──────── Information provided

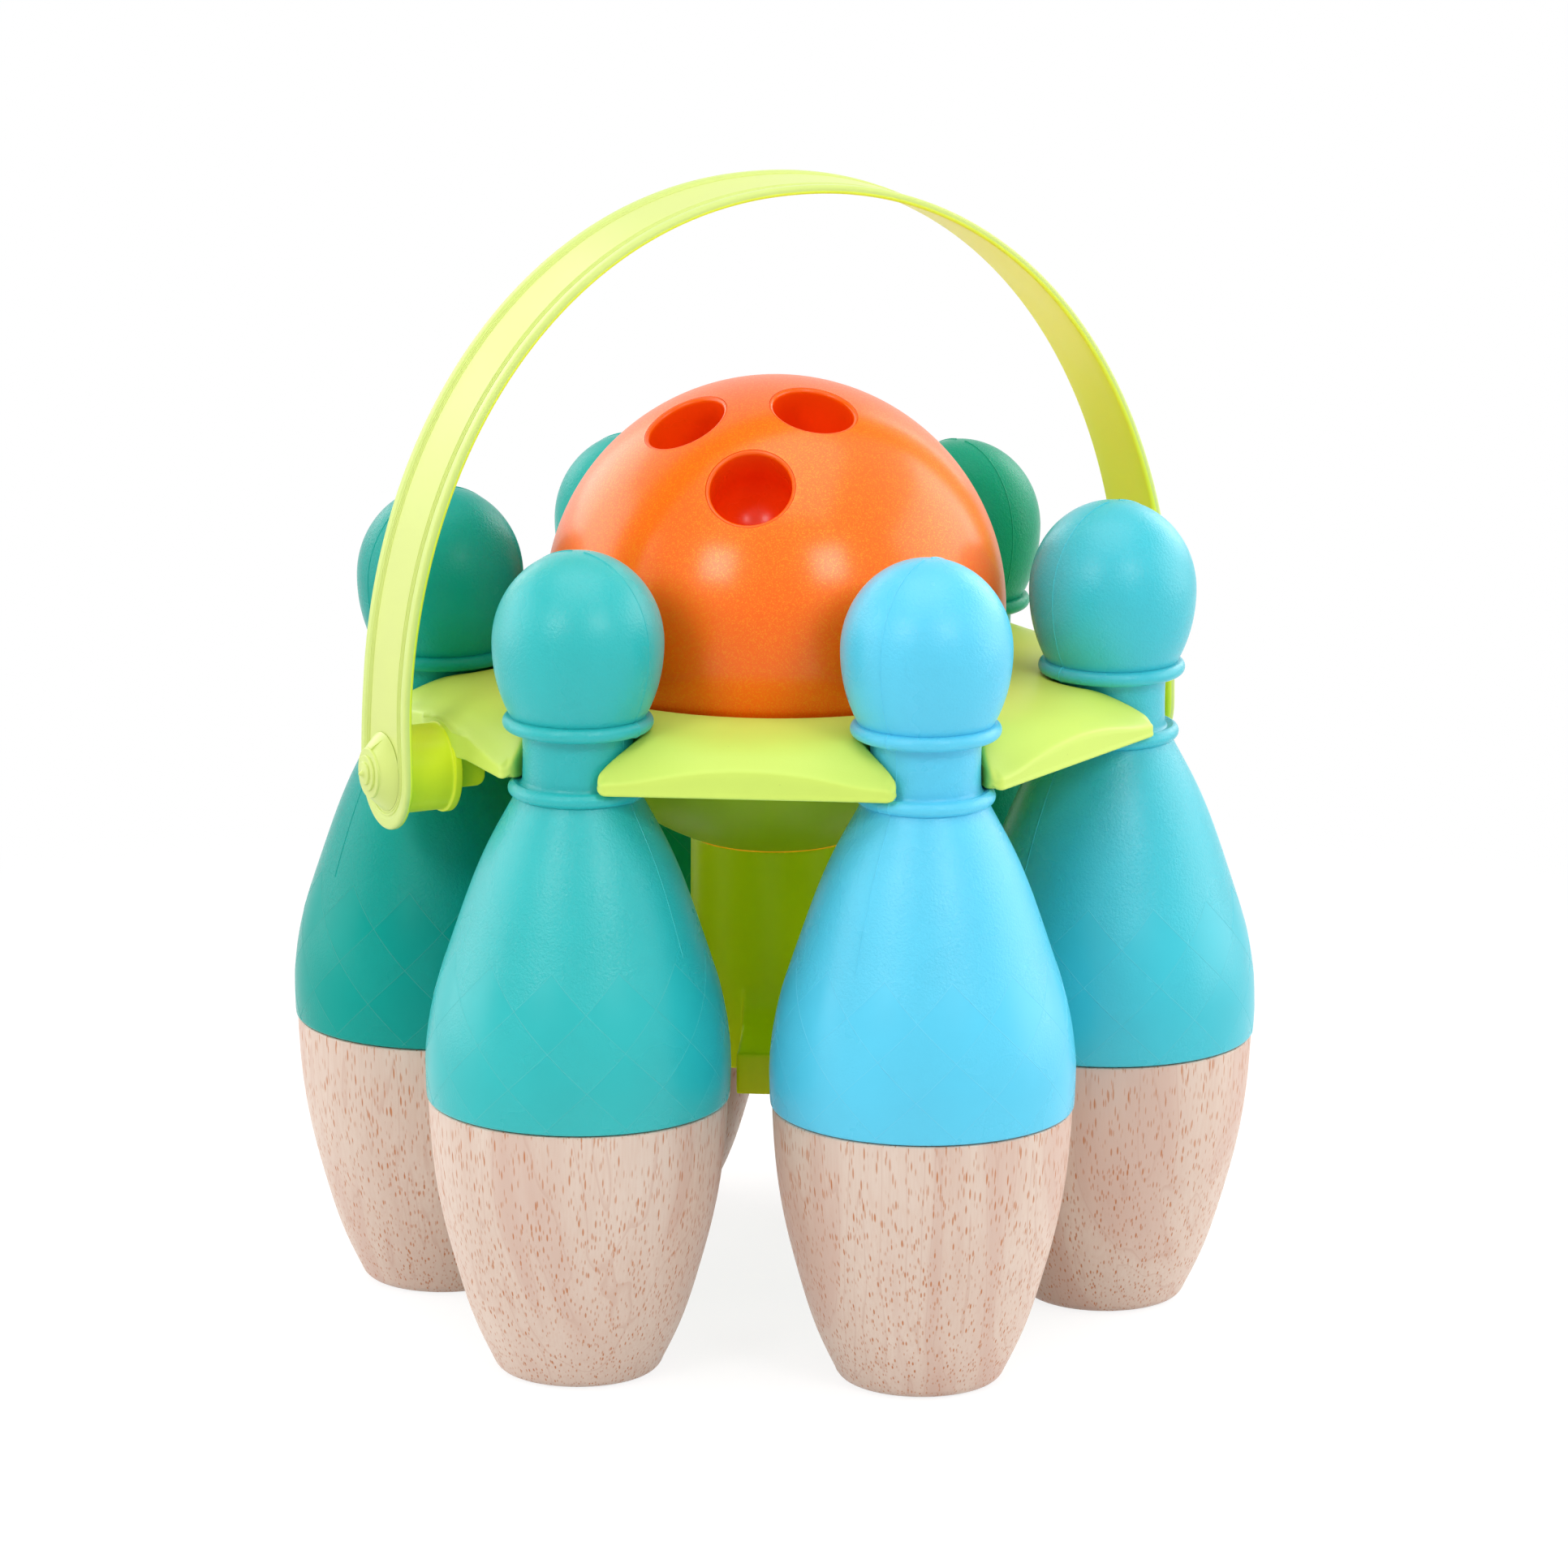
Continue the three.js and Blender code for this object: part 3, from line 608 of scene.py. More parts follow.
def build_diamond_group():
    """Lozenge cells round an upright axis: 1 in the smooth ones, 0 elsewhere."""
    tree, source, sink = shader_group(
        "Pressed diamonds",
        [
            ("Vector", "NodeSocketVector", None),
            ("Turn", "NodeSocketFloat", 0.0),
            ("Count", "NodeSocketFloat", float(DIAMOND_COUNT)),
            ("Middle", "NodeSocketFloat", DIAMOND_TOP - DIAMOND_HEIGHT / 2),
            ("Height", "NodeSocketFloat", DIAMOND_HEIGHT),
        ],
        [("Smooth", "NodeSocketFloat"), ("Band", "NodeSocketFloat")],
    )
    parts = split(tree, source.outputs["Vector"])
    angle = maths(tree, "ARCTAN2", parts["Y"], parts["X"])
    around = maths(
        tree, "MULTIPLY", maths(tree, "SUBTRACT", angle, source.outputs["Turn"]), source.outputs["Count"]
    )
    around = maths(tree, "DIVIDE", around, 2 * math.pi)
    up = maths(tree, "SUBTRACT", parts["Z"], source.outputs["Middle"])
    up = maths(tree, "DIVIDE", up, source.outputs["Height"])
    first = maths(tree, "ROUND", maths(tree, "ADD", around, up))
    second = maths(tree, "ROUND", maths(tree, "SUBTRACT", around, up))
    row = maths(tree, "SUBTRACT", first, second)
    even = maths(tree, "LESS_THAN", maths(tree, "PINGPONG", row, 1.0), 0.5)
    band = maths(tree, "LESS_THAN", row, 0.5)
    tree.links.new(maths(tree, "MULTIPLY", even, band), sink.inputs["Smooth"])
    tree.links.new(band, sink.inputs["Band"])
    return tree


def build_handling_group():
    """Slow change of tone and gloss from moulding and handling."""
    tree, source, sink = shader_group(
        "Handling",
        [("Vector", "NodeSocketVector", None), ("Size", "NodeSocketFloat", 18.0)],
        [("Cloud", "NodeSocketFloat"), ("Speck", "NodeSocketFloat")],
    )
    scale = maths(tree, "DIVIDE", 1.0, source.outputs["Size"])
    cloud = noise(tree, source.outputs["Vector"], scale, 3.0)
    dust = add_node(tree, "ShaderNodeTexVoronoi", {"Vector": source.outputs["Vector"], "Scale": 0.16})
    speck = ramp(tree, dust.outputs["Distance"], 0.02, 0.045, 1.0, 0.0)
    tree.links.new(cloud, sink.inputs["Cloud"])
    tree.links.new(speck, sink.inputs["Speck"])
    return tree


def build_sand_group():
    """Fine sand-blasted face of a mould, as a height."""
    tree, source, sink = shader_group(
        "Sanded face",
        [("Vector", "NodeSocketVector", None), ("Size", "NodeSocketFloat", 0.35)],
        [("Height", "NodeSocketFloat")],
    )
    scale = maths(tree, "DIVIDE", 1.0, source.outputs["Size"])
    tree.links.new(noise(tree, source.outputs["Vector"], scale, 2.0), sink.inputs["Height"])
    return tree


def build_wood_group():
    """Pale turned wood with open pores: colour, pore mask and height."""
    tree, source, sink = shader_group(
        "Turned pale wood",
        [("Vector", "NodeSocketVector", None)],
        [("Color", "NodeSocketColor"), ("Pores", "NodeSocketFloat"), ("Height", "NodeSocketFloat")],
    )
    vector = source.outputs["Vector"]

    def stretched(across, along):
        """Vector for a pattern of a size across the grain and a length along it, in millimetres."""
        inputs = {"Vector": vector, "Scale": (1 / across, 1 / across, 1 / along)}
        return add_node(tree, "ShaderNodeMapping", inputs).outputs[0]

    lean = {"Vector": vector, "Rotation": (0.06, 0.1, 0), "Scale": (0.085, 0.03, 0.004)}
    bands = noise(tree, add_node(tree, "ShaderNodeMapping", lean).outputs[0], 1.0, 2.5, Roughness=0.55)
    fibre = noise(tree, stretched(0.6, 30), 1.0, 4.0)
    cloud = noise(tree, stretched(11, 45), 1.0, 2.0)
    base = blend_colour(tree, cloud, (0.8, 0.665, 0.565), (0.69, 0.51, 0.415))
    rosy = ramp(tree, bands, 0.47, 0.62, 0.0, 0.55)
    base = blend_colour(tree, rosy, base, (0.63, 0.4, 0.32))
    step = maths(tree, "FRACT", maths(tree, "MULTIPLY", bands, 9.0))
    line = maths(tree, "MULTIPLY", ramp(tree, step, 0.86, 0.97), ramp(tree, step, 0.97, 1.0, 1.0, 0.0))
    base = blend_colour(tree, maths(tree, "MULTIPLY", line, 0.42), base, (0.6, 0.36, 0.27))
    thread = ramp(tree, fibre, 0.35, 0.7, 0.0, 0.3)
    base = blend_colour(tree, thread, base, (0.68, 0.46, 0.35))

    def pores(across, along, low, high, share):
        """Mask of short pores, with a share of them left out and the rest of many depths."""
        inputs = {"Vector": stretched(across, along), "Scale": 1.0, "Randomness": 1.0}
        cells = add_node(tree, "ShaderNodeTexVoronoi", inputs)
        dot = ramp(tree, cells.outputs["Distance"], low, high, 1.0, 0.0)
        pick = add_node(tree, "ShaderNodeSeparateColor", {0: cells.outputs["Color"]})
        kept = maths(tree, "GREATER_THAN", pick.outputs[0], share)
        depth = maths(tree, "MULTIPLY_ADD", pick.outputs[1], 0.5, 0.5)
        return maths(tree, "MULTIPLY", maths(tree, "MULTIPLY", dot, kept), depth)

    coarse = pores(0.9, 7.0, 0.16, 0.32, 0.12)
    small = pores(0.75, 5.0, 0.15, 0.32, 0.15)
    both = maths(tree, "MAXIMUM", coarse, maths(tree, "MULTIPLY", small, 0.75))
    colour = blend_colour(tree, maths(tree, "MULTIPLY", both, 0.95), base, (0.54, 0.18, 0.05))
    tree.links.new(colour, sink.inputs["Color"])
    tree.links.new(both, sink.inputs["Pores"])
    height = maths(tree, "MULTIPLY_ADD", both, -1.0, maths(tree, "MULTIPLY", fibre, 0.25))
    tree.links.new(height, sink.inputs["Height"])
    return tree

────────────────

| Exercise brief |
Copy every line exactly. Leave nothing out.

| Written solution |
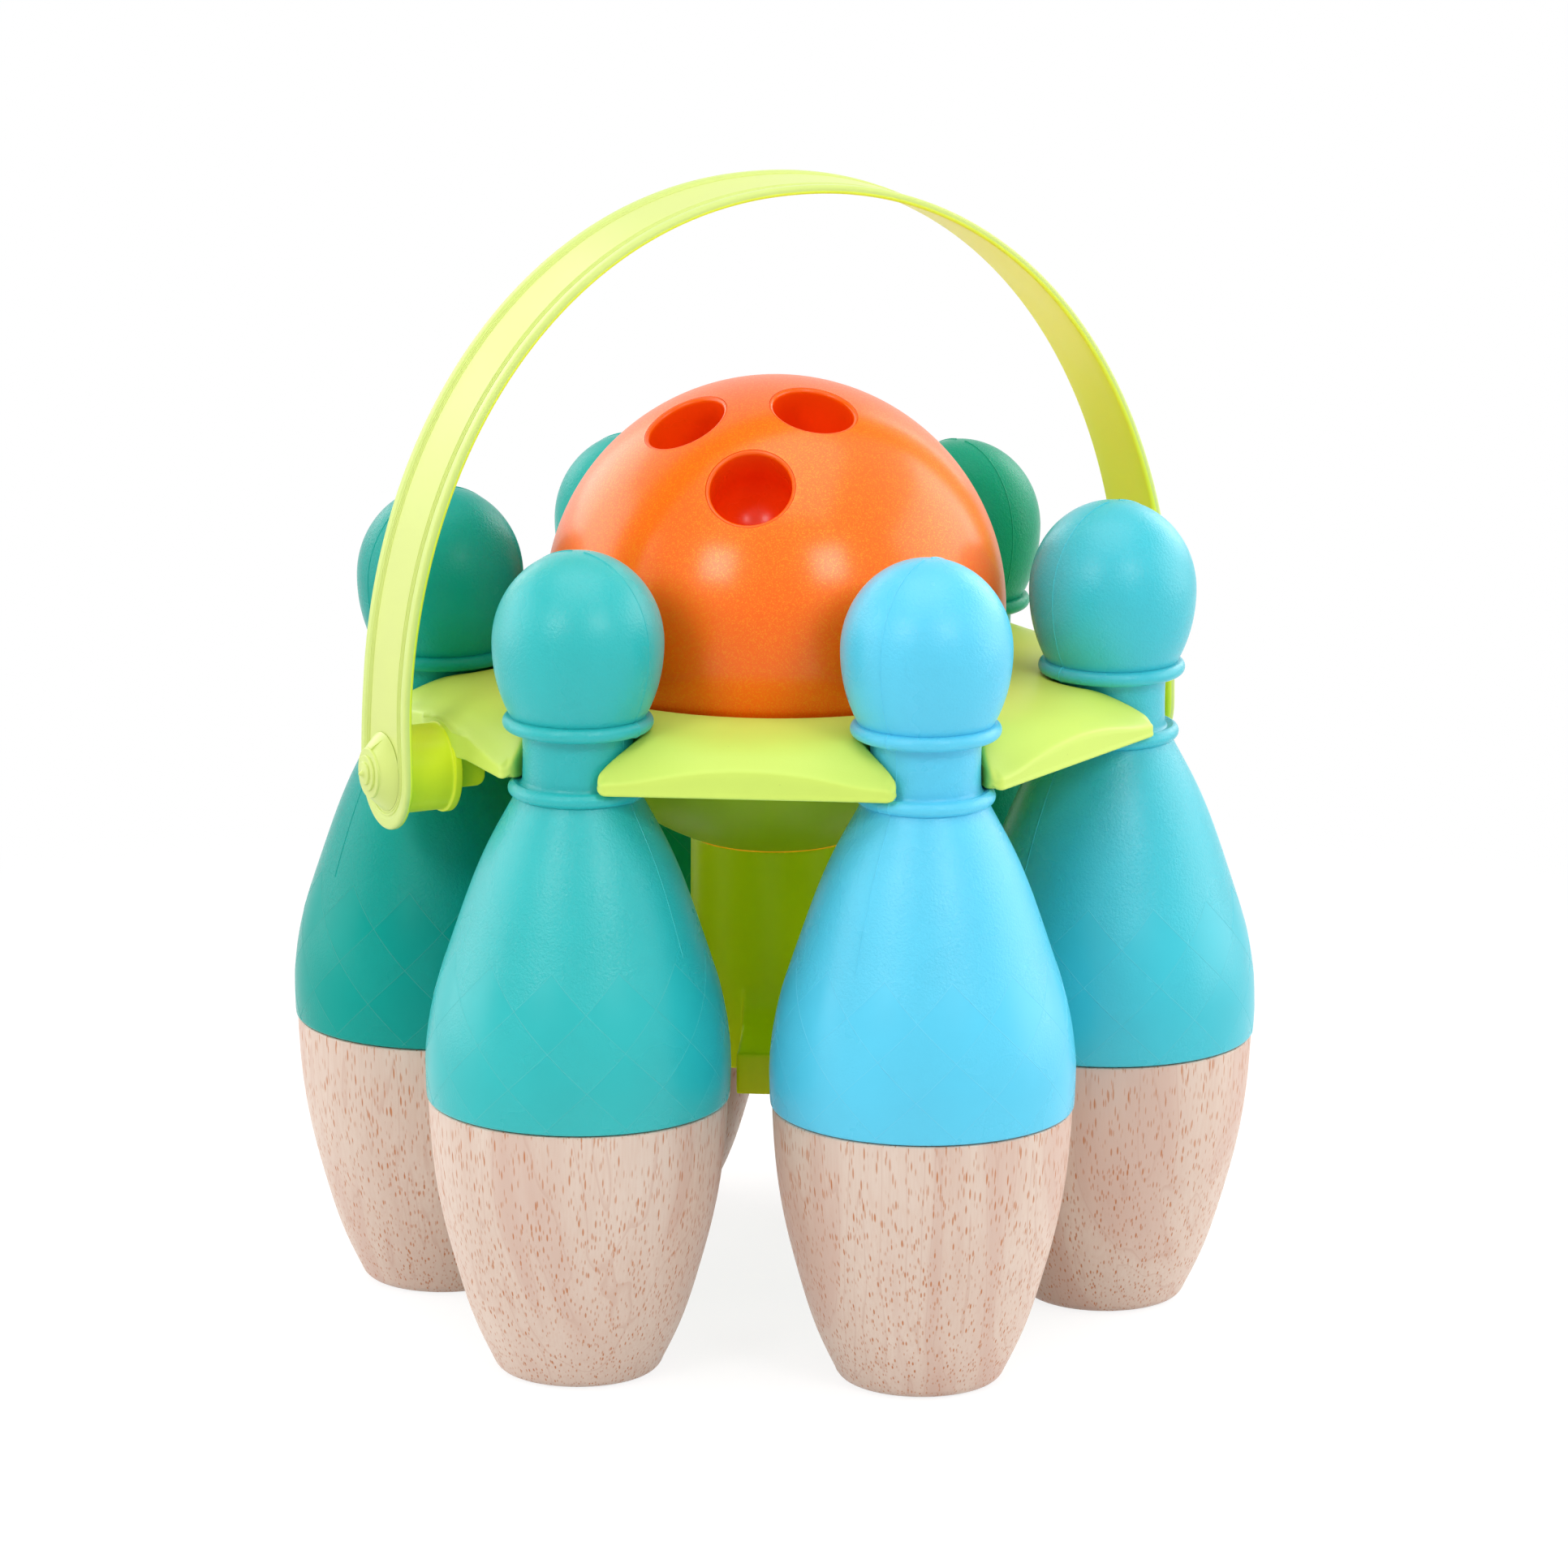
Continue the three.js and Blender code for this object: part 3, from line 608 of scene.py. More parts follow.
def build_diamond_group():
    """Lozenge cells round an upright axis: 1 in the smooth ones, 0 elsewhere."""
    tree, source, sink = shader_group(
        "Pressed diamonds",
        [
            ("Vector", "NodeSocketVector", None),
            ("Turn", "NodeSocketFloat", 0.0),
            ("Count", "NodeSocketFloat", float(DIAMOND_COUNT)),
            ("Middle", "NodeSocketFloat", DIAMOND_TOP - DIAMOND_HEIGHT / 2),
            ("Height", "NodeSocketFloat", DIAMOND_HEIGHT),
        ],
        [("Smooth", "NodeSocketFloat"), ("Band", "NodeSocketFloat")],
    )
    parts = split(tree, source.outputs["Vector"])
    angle = maths(tree, "ARCTAN2", parts["Y"], parts["X"])
    around = maths(
        tree, "MULTIPLY", maths(tree, "SUBTRACT", angle, source.outputs["Turn"]), source.outputs["Count"]
    )
    around = maths(tree, "DIVIDE", around, 2 * math.pi)
    up = maths(tree, "SUBTRACT", parts["Z"], source.outputs["Middle"])
    up = maths(tree, "DIVIDE", up, source.outputs["Height"])
    first = maths(tree, "ROUND", maths(tree, "ADD", around, up))
    second = maths(tree, "ROUND", maths(tree, "SUBTRACT", around, up))
    row = maths(tree, "SUBTRACT", first, second)
    even = maths(tree, "LESS_THAN", maths(tree, "PINGPONG", row, 1.0), 0.5)
    band = maths(tree, "LESS_THAN", row, 0.5)
    tree.links.new(maths(tree, "MULTIPLY", even, band), sink.inputs["Smooth"])
    tree.links.new(band, sink.inputs["Band"])
    return tree


def build_handling_group():
    """Slow change of tone and gloss from moulding and handling."""
    tree, source, sink = shader_group(
        "Handling",
        [("Vector", "NodeSocketVector", None), ("Size", "NodeSocketFloat", 18.0)],
        [("Cloud", "NodeSocketFloat"), ("Speck", "NodeSocketFloat")],
    )
    scale = maths(tree, "DIVIDE", 1.0, source.outputs["Size"])
    cloud = noise(tree, source.outputs["Vector"], scale, 3.0)
    dust = add_node(tree, "ShaderNodeTexVoronoi", {"Vector": source.outputs["Vector"], "Scale": 0.16})
    speck = ramp(tree, dust.outputs["Distance"], 0.02, 0.045, 1.0, 0.0)
    tree.links.new(cloud, sink.inputs["Cloud"])
    tree.links.new(speck, sink.inputs["Speck"])
    return tree


def build_sand_group():
    """Fine sand-blasted face of a mould, as a height."""
    tree, source, sink = shader_group(
        "Sanded face",
        [("Vector", "NodeSocketVector", None), ("Size", "NodeSocketFloat", 0.35)],
        [("Height", "NodeSocketFloat")],
    )
    scale = maths(tree, "DIVIDE", 1.0, source.outputs["Size"])
    tree.links.new(noise(tree, source.outputs["Vector"], scale, 2.0), sink.inputs["Height"])
    return tree


def build_wood_group():
    """Pale turned wood with open pores: colour, pore mask and height."""
    tree, source, sink = shader_group(
        "Turned pale wood",
        [("Vector", "NodeSocketVector", None)],
        [("Color", "NodeSocketColor"), ("Pores", "NodeSocketFloat"), ("Height", "NodeSocketFloat")],
    )
    vector = source.outputs["Vector"]

    def stretched(across, along):
        """Vector for a pattern of a size across the grain and a length along it, in millimetres."""
        inputs = {"Vector": vector, "Scale": (1 / across, 1 / across, 1 / along)}
        return add_node(tree, "ShaderNodeMapping", inputs).outputs[0]

    lean = {"Vector": vector, "Rotation": (0.06, 0.1, 0), "Scale": (0.085, 0.03, 0.004)}
    bands = noise(tree, add_node(tree, "ShaderNodeMapping", lean).outputs[0], 1.0, 2.5, Roughness=0.55)
    fibre = noise(tree, stretched(0.6, 30), 1.0, 4.0)
    cloud = noise(tree, stretched(11, 45), 1.0, 2.0)
    base = blend_colour(tree, cloud, (0.8, 0.665, 0.565), (0.69, 0.51, 0.415))
    rosy = ramp(tree, bands, 0.47, 0.62, 0.0, 0.55)
    base = blend_colour(tree, rosy, base, (0.63, 0.4, 0.32))
    step = maths(tree, "FRACT", maths(tree, "MULTIPLY", bands, 9.0))
    line = maths(tree, "MULTIPLY", ramp(tree, step, 0.86, 0.97), ramp(tree, step, 0.97, 1.0, 1.0, 0.0))
    base = blend_colour(tree, maths(tree, "MULTIPLY", line, 0.42), base, (0.6, 0.36, 0.27))
    thread = ramp(tree, fibre, 0.35, 0.7, 0.0, 0.3)
    base = blend_colour(tree, thread, base, (0.68, 0.46, 0.35))

    def pores(across, along, low, high, share):
        """Mask of short pores, with a share of them left out and the rest of many depths."""
        inputs = {"Vector": stretched(across, along), "Scale": 1.0, "Randomness": 1.0}
        cells = add_node(tree, "ShaderNodeTexVoronoi", inputs)
        dot = ramp(tree, cells.outputs["Distance"], low, high, 1.0, 0.0)
        pick = add_node(tree, "ShaderNodeSeparateColor", {0: cells.outputs["Color"]})
        kept = maths(tree, "GREATER_THAN", pick.outputs[0], share)
        depth = maths(tree, "MULTIPLY_ADD", pick.outputs[1], 0.5, 0.5)
        return maths(tree, "MULTIPLY", maths(tree, "MULTIPLY", dot, kept), depth)

    coarse = pores(0.9, 7.0, 0.16, 0.32, 0.12)
    small = pores(0.75, 5.0, 0.15, 0.32, 0.15)
    both = maths(tree, "MAXIMUM", coarse, maths(tree, "MULTIPLY", small, 0.75))
    colour = blend_colour(tree, maths(tree, "MULTIPLY", both, 0.95), base, (0.54, 0.18, 0.05))
    tree.links.new(colour, sink.inputs["Color"])
    tree.links.new(both, sink.inputs["Pores"])
    height = maths(tree, "MULTIPLY_ADD", both, -1.0, maths(tree, "MULTIPLY", fibre, 0.25))
    tree.links.new(height, sink.inputs["Height"])
    return tree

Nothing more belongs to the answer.